The pharmaceutical giant AbbVie (NYSE: ABBV) has been taking advantage of the patent system for roughly five years to protect its monopoly over one of the top-selling prescription medications in the United States. AbbVie's patent on Humira should have expired in 2016, but it used the system to block a generic version of the drug from being introduced until this year.
A generic version of Humira had already been approved by regulators before its patent expired, but AbbVie sued competitors and applied for an additional 311 Humira-related patents to legally ensure the drug remained unrivaled. If a generic drug had gone on the market in 2016 as expected, the price of Humira would have dropped, saving patients billions of dollars.
Instead, AbbVie has gone on to raise the drug's price by an additional 60%, raking in $114 billion in revenue from Humira just since the end of 2016. According to one study, Medicare spent an additional $2.2 billion on Humira from 2016 to 2019 thanks to AbbVie's dominance of the market. Patients interviewed for the study reported delaying retirement or going without treatment due to the high out-of-pocket price of the drug.
Next week, the same generic drug that received regulator approval years ago will finally become available, along with up to nine other knock-off versions. Thanks to settlements with competitors for earlier suits, AbbVie will still make royalties off of the competing drugs.
While AbbVie is far from alone in its manipulation of the pharmaceutical patent system, it has gone farther than most, according to experts.

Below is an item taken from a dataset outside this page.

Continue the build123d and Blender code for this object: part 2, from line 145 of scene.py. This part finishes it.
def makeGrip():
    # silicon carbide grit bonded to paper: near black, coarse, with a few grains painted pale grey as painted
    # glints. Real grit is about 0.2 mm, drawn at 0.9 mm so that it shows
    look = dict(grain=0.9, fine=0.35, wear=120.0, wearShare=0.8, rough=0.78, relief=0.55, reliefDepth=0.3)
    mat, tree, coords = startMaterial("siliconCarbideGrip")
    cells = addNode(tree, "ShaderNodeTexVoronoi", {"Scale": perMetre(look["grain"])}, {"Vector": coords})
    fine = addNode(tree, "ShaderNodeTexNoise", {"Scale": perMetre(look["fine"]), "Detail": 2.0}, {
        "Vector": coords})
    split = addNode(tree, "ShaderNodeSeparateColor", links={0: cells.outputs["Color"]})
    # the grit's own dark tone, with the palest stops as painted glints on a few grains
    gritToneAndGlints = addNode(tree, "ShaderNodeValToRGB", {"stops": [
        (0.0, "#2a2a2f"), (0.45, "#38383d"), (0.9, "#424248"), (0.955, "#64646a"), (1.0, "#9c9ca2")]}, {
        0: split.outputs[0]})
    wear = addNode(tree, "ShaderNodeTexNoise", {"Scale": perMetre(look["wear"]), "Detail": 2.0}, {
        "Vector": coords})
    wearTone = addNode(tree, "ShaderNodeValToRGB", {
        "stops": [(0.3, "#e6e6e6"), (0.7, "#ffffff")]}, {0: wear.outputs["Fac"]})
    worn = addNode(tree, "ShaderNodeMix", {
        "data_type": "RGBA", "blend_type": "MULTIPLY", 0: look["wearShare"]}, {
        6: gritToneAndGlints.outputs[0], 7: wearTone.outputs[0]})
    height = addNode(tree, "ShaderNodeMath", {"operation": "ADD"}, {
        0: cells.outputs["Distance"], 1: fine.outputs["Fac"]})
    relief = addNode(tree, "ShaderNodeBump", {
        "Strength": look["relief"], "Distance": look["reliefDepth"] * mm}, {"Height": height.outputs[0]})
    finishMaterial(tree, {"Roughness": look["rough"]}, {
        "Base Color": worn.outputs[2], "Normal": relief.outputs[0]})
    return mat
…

"Humira is the poster child for many of the biggest concerns with the pharmaceutical industry," a drug pricing expert at Washington University, Rachel Sachs, told The New York Times. "AbbVie and Humira showed other companies what it was possible to do."
There are two primary ways that AbbVie and other pharma giants like Merck (NYSE: MRK) and Amgen (NASDAQ: AMGN) use the patent system to block competition. First and most simply, they may sue and later settle with competitors for allegedly violating their patents, whether or not the case has merit. As a part of the settlement agreement, competitors are required to delay the introduction of the competing drug.
On the other hand, some companies, like AbbVie, file hundreds of nearly identical patents on treatments related to the original drug in order to extend protections. For example, one of Humira's early patents stated that it could be used to treat a kind of arthritis called ankylosing spondylitis, but another patent for Humira's ankylosing spondylitis treatment was later approved because it included specific dosages for the condition. As a result, Humira's patent protections were extended.
One of AbbVie's own top executives, Bill Chase, admitted in 2014 that the company's patent strategy regarding Humira was meant to "make it more difficult for a biosimilar to follow behind."
Biosimilars, in contrast to generic drugs, are non-identical competitors for complex biologic medicines. Biosimilars were first established in the U.S. pharmaceutical industry by the 2010 Affordable Care Act in an effort to bring down drug prices.
While other countries have seen the positive cost-cutting effects of biosimilars, pharmaceutical companies in the U.S. have used the patent system to stop biosimilars from challenging their market control.